> _TASK BRIEF_
Look below for the line containing "in imported if"; from there through the line containing "bpy.context.view_layer.update()", both lines included, please set down each line exactly and nothing else.

========================================

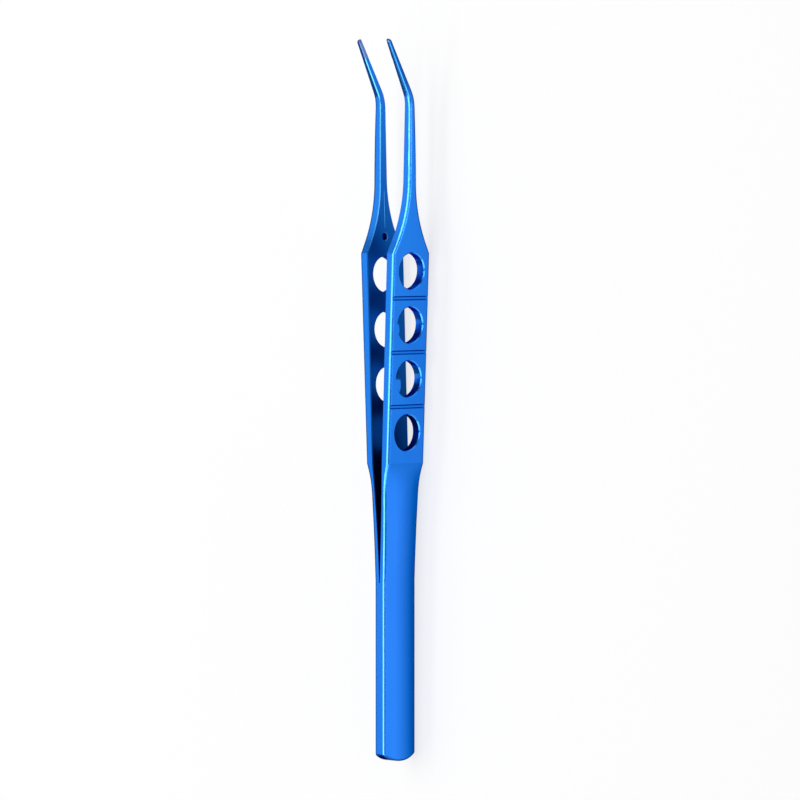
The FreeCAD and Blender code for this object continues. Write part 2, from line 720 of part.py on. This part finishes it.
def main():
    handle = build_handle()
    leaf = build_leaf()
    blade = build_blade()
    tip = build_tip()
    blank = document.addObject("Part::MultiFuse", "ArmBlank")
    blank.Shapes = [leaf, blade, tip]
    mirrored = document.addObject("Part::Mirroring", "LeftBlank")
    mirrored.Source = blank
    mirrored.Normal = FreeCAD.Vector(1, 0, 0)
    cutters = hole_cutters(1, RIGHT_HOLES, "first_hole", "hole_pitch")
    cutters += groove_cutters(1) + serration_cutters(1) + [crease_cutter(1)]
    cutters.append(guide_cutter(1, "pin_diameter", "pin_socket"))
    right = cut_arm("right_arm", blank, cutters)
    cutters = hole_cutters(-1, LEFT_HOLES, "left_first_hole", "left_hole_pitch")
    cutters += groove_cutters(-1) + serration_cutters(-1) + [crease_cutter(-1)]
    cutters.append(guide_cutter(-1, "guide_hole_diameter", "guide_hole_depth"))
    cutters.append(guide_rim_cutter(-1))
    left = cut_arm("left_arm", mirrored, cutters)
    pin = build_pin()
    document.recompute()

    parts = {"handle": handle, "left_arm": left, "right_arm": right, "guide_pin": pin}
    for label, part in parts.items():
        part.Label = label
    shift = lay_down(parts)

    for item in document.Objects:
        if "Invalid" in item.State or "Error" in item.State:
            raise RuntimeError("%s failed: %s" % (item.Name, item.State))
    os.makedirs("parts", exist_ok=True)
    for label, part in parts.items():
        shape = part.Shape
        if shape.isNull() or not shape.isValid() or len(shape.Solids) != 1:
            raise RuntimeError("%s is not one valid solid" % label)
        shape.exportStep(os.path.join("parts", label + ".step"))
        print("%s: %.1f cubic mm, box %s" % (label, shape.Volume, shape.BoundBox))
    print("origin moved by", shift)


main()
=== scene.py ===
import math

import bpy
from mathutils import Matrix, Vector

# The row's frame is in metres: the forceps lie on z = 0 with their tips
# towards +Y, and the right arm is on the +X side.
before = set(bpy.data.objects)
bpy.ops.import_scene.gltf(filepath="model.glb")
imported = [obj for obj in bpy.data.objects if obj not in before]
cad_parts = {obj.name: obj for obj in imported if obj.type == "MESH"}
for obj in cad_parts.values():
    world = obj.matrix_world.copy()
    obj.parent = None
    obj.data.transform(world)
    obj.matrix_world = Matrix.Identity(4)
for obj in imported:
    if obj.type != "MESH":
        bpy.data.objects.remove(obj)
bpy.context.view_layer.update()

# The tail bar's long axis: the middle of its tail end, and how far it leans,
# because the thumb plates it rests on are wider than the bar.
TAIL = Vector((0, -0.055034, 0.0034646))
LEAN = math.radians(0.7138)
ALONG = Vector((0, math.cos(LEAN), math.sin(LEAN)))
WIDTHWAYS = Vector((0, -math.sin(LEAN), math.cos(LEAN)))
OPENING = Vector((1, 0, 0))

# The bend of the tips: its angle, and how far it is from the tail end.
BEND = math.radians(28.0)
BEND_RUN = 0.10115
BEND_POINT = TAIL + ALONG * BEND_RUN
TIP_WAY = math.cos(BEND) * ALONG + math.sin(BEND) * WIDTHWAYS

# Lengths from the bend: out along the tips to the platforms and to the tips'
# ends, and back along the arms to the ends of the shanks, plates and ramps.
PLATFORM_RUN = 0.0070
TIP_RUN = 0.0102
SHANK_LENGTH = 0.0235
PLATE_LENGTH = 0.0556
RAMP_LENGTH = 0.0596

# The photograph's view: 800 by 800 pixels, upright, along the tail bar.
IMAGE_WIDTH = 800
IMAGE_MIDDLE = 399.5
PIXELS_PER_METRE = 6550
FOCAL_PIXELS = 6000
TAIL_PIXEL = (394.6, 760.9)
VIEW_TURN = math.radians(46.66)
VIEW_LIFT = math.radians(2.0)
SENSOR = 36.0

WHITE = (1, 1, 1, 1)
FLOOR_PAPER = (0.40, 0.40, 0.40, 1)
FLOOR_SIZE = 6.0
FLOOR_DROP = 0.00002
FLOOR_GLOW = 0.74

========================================

> _THE COMPLETED TASK_
cad_parts = {obj.name: obj for obj in imported if obj.type == "MESH"}
for obj in cad_parts.values():
    world = obj.matrix_world.copy()
    obj.parent = None
    obj.data.transform(world)
    obj.matrix_world = Matrix.Identity(4)
for obj in imported:
    if obj.type != "MESH":
        bpy.data.objects.remove(obj)
bpy.context.view_layer.update()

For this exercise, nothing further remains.